Rick Black

Profile
- Position: Fullback / Punter

Personal information
- Born: 1943 (age 82–83) Ottawa, Ontario, Canada
- Listed height: 6 ft 0 in (1.83 m)
- Listed weight: 210 lb (95 kg)

Career information
- University: Mount Allison

Career history
- 1963–1968: Ottawa Rough Riders

Awards and highlights
- Grey Cup champion (1968); Gruen Trophy (1963);

= Rick Black =

Canadian football player

Rick Black is a former award-winning Fullback and Grey Cup Champion in the Canadian Football League.
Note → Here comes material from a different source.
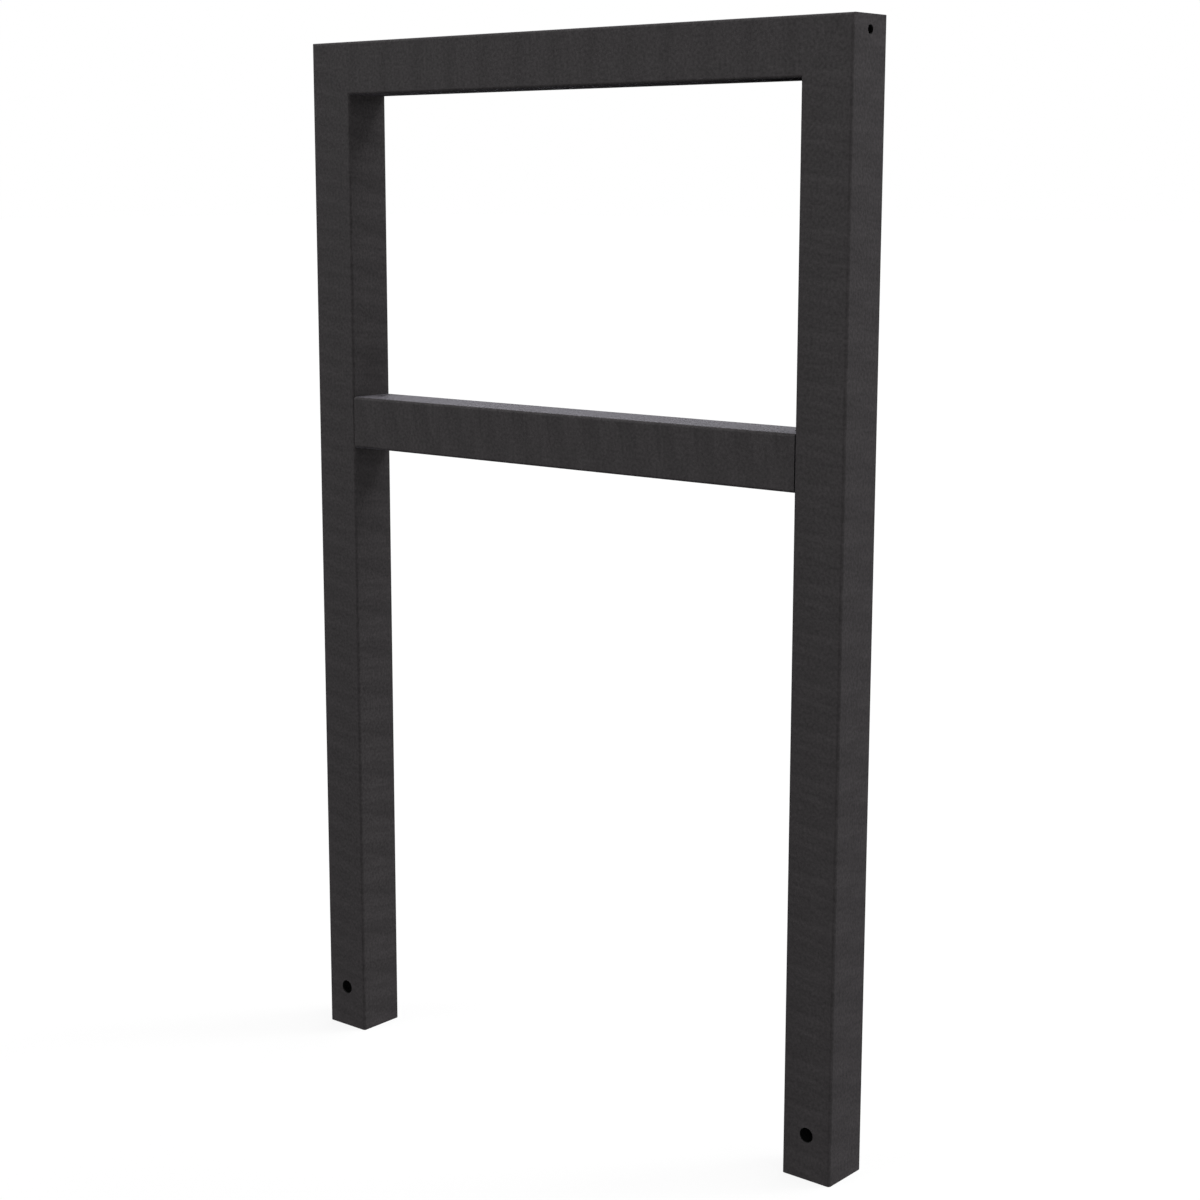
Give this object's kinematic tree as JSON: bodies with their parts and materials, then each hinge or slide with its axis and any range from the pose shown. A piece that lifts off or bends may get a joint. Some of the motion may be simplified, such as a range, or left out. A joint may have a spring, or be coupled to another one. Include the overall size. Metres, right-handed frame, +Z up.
{
  "type": "hoop barrier with crossbar",
  "caption": "Rectangular hoop barrier of coated square steel tube, mitred at the top corners, with a crossbar and anchor holes near the feet of its posts.",
  "frame": {"origin": "middle of the left post's open foot end, seen from the front", "axes": "+X along the barrier from the left post to the right post, +Y from the front to the rear, +Z up along the posts"},
  "size_m": [0.75, 0.06, 1.2],
  "materials": {
    "coated_steel": "matte, fine-textured anthracite powder coat",
    "coated_weld": "ground flush under the same powder coat"
  },
  "bodies": {
    "root": {"left_post": "coated_steel", "right_post": "coated_steel", "top_rail": "coated_steel", "crossbar": "coated_steel", "left_mitre_weld": "coated_weld", "right_mitre_weld": "coated_weld"}
  },
  "joints": []
}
A graduate of Mount Allison University, Black joined the Ottawa Rough Riders in 1963. He was the starting punter during his rookie season (79 punts for a 36.9 yard average) and on the strength of his kicking, won the Gruen Trophy as best rookie in the East (this at a time when only Canadians were eligible for the award.) He later developed into a reliable reserve fullback, his best year being 1965 when he rushed for 480 yards. In total, he rushed for 1309 yards, caught 28 passes and scored 12 touchdowns. Black retired October 2, 1968, missing the Grey Cup championship game that season.

In 2003 he was sentenced to 2 years in jail for fraud, a charge he vehemently denied.